Data extract:
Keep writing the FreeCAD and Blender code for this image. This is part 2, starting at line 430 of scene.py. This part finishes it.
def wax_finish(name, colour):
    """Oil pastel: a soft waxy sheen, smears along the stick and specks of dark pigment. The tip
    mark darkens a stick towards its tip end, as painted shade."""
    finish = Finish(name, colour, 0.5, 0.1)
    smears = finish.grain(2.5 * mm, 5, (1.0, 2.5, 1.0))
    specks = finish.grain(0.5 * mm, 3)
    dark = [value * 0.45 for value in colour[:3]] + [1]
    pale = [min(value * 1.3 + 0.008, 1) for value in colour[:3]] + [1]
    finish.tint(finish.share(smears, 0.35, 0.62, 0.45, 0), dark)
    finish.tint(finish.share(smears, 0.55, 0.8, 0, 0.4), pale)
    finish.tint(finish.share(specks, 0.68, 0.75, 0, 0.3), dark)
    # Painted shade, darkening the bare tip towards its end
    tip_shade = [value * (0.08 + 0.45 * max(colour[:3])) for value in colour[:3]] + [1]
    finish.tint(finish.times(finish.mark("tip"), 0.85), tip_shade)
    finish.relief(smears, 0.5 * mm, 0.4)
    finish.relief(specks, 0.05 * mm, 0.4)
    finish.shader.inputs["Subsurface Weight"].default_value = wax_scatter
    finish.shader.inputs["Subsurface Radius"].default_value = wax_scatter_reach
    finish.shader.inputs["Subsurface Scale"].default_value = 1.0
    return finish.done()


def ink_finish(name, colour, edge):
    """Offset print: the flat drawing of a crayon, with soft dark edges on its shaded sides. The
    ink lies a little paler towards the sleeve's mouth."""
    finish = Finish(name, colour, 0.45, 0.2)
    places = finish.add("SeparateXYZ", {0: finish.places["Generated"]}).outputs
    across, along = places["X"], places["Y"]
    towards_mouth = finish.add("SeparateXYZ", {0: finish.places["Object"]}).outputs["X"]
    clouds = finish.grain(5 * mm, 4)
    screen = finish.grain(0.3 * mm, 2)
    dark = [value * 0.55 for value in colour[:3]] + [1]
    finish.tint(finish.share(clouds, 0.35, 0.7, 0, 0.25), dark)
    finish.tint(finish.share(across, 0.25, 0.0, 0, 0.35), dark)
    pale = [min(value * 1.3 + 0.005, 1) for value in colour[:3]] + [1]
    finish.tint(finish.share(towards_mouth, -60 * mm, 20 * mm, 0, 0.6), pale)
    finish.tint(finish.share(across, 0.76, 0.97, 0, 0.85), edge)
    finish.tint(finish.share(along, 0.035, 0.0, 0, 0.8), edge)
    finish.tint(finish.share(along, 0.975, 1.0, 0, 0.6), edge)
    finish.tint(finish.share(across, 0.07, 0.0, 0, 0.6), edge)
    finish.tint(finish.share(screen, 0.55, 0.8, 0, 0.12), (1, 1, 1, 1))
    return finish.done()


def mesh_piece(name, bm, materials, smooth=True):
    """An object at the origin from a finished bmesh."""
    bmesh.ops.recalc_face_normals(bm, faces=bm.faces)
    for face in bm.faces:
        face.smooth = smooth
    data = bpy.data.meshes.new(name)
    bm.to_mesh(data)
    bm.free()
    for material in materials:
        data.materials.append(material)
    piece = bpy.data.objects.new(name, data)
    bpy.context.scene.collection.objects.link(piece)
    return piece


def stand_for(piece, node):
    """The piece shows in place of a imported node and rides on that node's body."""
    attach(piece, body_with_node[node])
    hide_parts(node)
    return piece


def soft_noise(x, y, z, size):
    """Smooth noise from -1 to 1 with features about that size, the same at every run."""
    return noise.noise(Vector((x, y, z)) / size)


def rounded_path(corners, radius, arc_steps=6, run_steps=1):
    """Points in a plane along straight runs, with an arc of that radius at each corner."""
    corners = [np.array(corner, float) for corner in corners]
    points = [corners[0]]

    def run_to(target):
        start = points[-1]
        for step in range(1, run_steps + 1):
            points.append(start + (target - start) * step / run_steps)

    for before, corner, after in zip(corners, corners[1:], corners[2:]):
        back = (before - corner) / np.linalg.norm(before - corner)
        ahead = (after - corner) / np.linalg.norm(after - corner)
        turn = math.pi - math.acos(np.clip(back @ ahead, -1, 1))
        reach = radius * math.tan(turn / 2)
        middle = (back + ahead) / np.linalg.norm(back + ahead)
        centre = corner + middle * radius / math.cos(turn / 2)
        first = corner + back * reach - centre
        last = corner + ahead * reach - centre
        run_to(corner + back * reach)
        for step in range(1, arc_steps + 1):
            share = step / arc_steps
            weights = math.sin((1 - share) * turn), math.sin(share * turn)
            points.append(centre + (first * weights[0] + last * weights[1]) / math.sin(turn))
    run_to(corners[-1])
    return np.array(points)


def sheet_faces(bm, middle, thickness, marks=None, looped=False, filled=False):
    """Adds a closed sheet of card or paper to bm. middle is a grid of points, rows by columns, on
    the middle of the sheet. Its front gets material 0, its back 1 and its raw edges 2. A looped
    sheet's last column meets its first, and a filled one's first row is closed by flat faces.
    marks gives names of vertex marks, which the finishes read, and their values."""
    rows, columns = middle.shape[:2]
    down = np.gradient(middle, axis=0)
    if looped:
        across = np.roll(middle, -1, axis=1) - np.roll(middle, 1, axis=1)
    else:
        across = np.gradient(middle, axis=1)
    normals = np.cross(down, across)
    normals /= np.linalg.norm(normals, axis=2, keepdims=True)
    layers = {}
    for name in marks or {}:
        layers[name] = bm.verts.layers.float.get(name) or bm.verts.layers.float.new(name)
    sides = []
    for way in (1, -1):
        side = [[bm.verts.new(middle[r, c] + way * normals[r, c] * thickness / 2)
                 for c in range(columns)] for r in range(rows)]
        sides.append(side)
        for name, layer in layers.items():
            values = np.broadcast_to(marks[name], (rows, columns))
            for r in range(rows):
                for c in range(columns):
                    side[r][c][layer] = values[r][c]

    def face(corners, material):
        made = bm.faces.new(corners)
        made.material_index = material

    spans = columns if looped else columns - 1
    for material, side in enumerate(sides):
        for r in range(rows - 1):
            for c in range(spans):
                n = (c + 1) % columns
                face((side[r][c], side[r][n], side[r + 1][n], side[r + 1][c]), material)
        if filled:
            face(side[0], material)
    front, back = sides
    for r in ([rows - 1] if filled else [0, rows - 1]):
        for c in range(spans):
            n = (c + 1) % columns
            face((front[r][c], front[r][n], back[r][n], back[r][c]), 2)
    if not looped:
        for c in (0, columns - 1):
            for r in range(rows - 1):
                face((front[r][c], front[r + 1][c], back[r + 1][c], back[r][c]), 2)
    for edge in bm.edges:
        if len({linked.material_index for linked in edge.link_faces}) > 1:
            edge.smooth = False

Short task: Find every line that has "node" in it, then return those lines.

Solution for this task:
def stand_for(piece, node):
    """The piece shows in place of a imported node and rides on that node's body."""
    attach(piece, body_with_node[node])
    hide_parts(node)